Four Economic Events

Here are four economic events that could affect your portfolio this week. For a full listing of additional economic events, check out the TipRanks Economic Calendar.

» Q1 2024 GDP Growth Annualized (final estimate) – Thursday, 06/27 – This report provides an updated insight into the economy’s health from the previous quarter. The second estimate, released in May, showed that in Q1 the U.S. economy has slowed to an 1.3% annualized rate down from Q4’s 3.4%, as consumer spending, exports, and government spending weakened. The final estimate is expected to confirm the previous numbers.  

» May’s Core Personal Consumption Expenditures (Core PCE) – Friday, 06/28 – This report reflects the average amount of money consumers spend monthly, excluding seasonally volatile products such as food and energy. FOMC policymakers use the annual Core PCE Price Index as their primary inflation gauge. Following lower-than-expected May CPI numbers, economists, policymakers, and market participants will closely focus on the incoming report to understand whether the disinflationary trend is continuing.

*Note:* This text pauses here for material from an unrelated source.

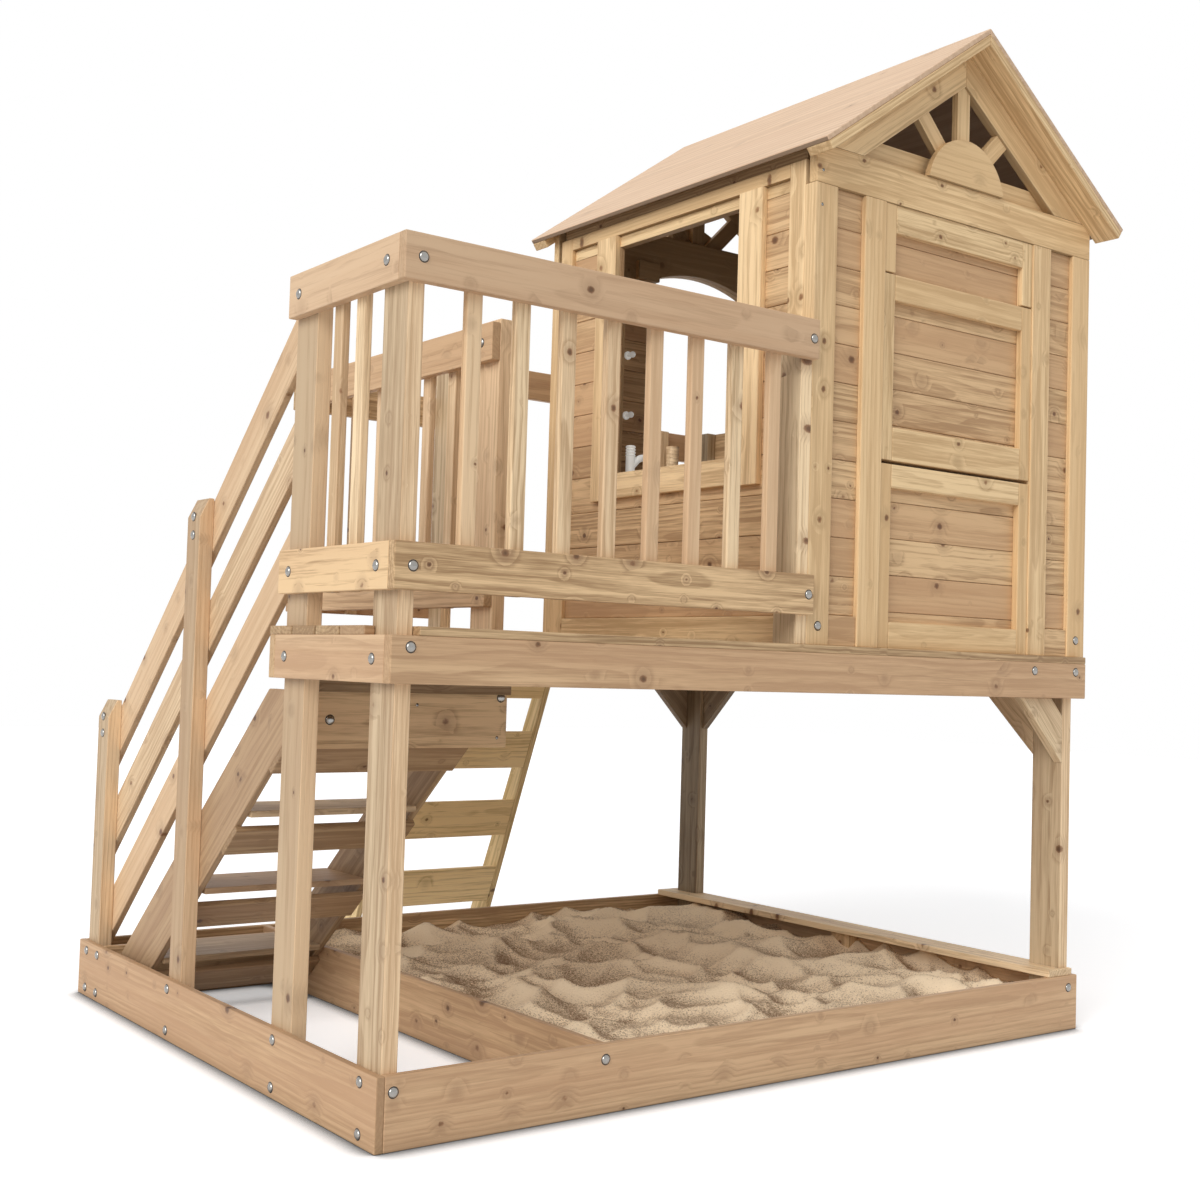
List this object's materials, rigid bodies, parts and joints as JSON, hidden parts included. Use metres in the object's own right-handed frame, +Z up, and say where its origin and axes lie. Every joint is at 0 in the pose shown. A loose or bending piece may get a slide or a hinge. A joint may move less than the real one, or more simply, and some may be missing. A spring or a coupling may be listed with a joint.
{
  "type": "wooden_play_centre",
  "caption": "Raised wooden play deck with a small gabled house, railings, a stair with handrails, a ladder and a sandpit below",
  "frame": {"origin": "middle of the footprint, on the ground", "axes": "+X along the front to the right, +Y from the front to the back, +Z up"},
  "size_m": [2.177, 2.1026, 2.5134],
  "materials": {
    "fir": "planed natural softwood with knots and streaks",
    "yellow_fir": "planed softwood, a little yellower",
    "cladding": "tongue and groove boards, tan",
    "treated": "rough pressure-treated softwood, greenish",
    "roof_ply": "plain roof sheet",
    "zinc": "zinc-plated, satin",
    "white_plastic": "white, smooth",
    "sink_plastic": "grey, smooth",
    "play_sand": "loose fine sand"
  },
  "bodies": {
    "frame": {"base_left": "fir", "base_front": "fir", "base_right": "fir", "base_back": "fir", "sandpit_divider": "fir", "stair_end_board": "fir", "seat_plank": "fir", "seat_support": "fir", "sand_fill": "play_sand", "post_front_left": "fir", "post_stair": "fir", "post_front_right": "fir", "post_back_right": "fir", "guard_posts": "fir", "newel_lower": "fir", "newel_upper": "fir", "railing_posts": "fir", "knee_braces": "fir", "deck_beam_front": "fir", "deck_beam_left": "fir", "deck_beam_stair": "fir", "deck_beam_well": "fir", "deck_beam_back": "fir", "deck_beam_right": "fir", "deck_joists": "fir", "deck_boards": "fir", "stair_header": "fir", "stair_stringers": "fir", "stair_treads": "fir", "stair_under_boards": "fir", "handrails": "fir", "landing_rails": "fir", "guard_rails": "fir", "rear_rails": "fir", "ladder_grab_rail": "fir", "railing_balusters": "fir", "ladder_stiles": "treated", "ladder_rungs": "treated", "house_posts": "yellow_fir", "gable_bands": "yellow_fir", "house_plates": "yellow_fir", "front_cladding": "cladding", "front_panel_frames": "yellow_fir", "front_panel_boards": "cladding", "side_cladding": "cladding", "window_trims": "yellow_fir", "back_cladding": "cladding", "roof_sheets": "roof_ply", "barge_boards": "yellow_fir", "roof_rafters": "yellow_fir", "gable_sunbursts": "yellow_fir", "kitchen_bench": "fir", "kitchen_sink": "sink_plastic", "tap_column": "white_plastic", "wall_hooks": "white_plastic", "bench_peg": "fir", "carriage_bolts": "zinc"},
    "spout": {"tap_spout": "white_plastic"},
    "knob": {"tap_knob": "white_plastic"}
  },
  "joints": [
    {"name": "spout_swivel", "type": "hinge", "parent": "frame", "child": "spout", "pos_m": [0.1135, -0.19031, 1.426], "axis": [0, 0, 1], "range_deg": [-90, 90]},
    {"name": "knob_turn", "type": "hinge", "parent": "frame", "child": "knob", "pos_m": [0.1135, -0.19031, 1.48], "axis": [0, 0, 1], "continuous": true}
  ]
}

» May’s Personal Income and Personal Spending – Friday, 06/28 – This report reflects the total value of personal income in the U.S., as well as the value of purchases of all types of goods and services by consumers. Since the consumer is one of the main driving forces behind economic growth, this report can provide an important indication about the overall health of the economy, which can impact the Fed’s decisions.      

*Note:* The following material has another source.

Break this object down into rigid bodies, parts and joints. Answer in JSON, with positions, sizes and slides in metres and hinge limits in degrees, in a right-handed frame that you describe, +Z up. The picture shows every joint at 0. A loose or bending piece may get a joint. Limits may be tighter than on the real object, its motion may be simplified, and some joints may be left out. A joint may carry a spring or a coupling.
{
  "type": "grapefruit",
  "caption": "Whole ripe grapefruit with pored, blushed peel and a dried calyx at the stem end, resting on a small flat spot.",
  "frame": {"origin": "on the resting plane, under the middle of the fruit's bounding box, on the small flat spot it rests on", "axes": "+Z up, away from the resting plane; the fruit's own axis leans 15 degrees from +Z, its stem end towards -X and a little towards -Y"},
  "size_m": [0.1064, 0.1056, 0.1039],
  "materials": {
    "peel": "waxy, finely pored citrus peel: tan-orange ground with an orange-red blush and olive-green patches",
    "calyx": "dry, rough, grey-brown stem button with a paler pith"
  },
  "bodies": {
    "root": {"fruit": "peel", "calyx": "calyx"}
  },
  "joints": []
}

» June’s Michigan Consumer Sentiment Index and UoM 5-year Consumer Inflation Expectations – Friday, 06/28 – These reports portray the results of a monthly survey of consumer confidence levels and consumers’ views of long-term inflation in the United States. The confidence level affects consumer spending, which contributes about 70% of the U.S. GDP. The inflation expectations index is used as a component of the Fed’s Index of Inflation Expectations calculations.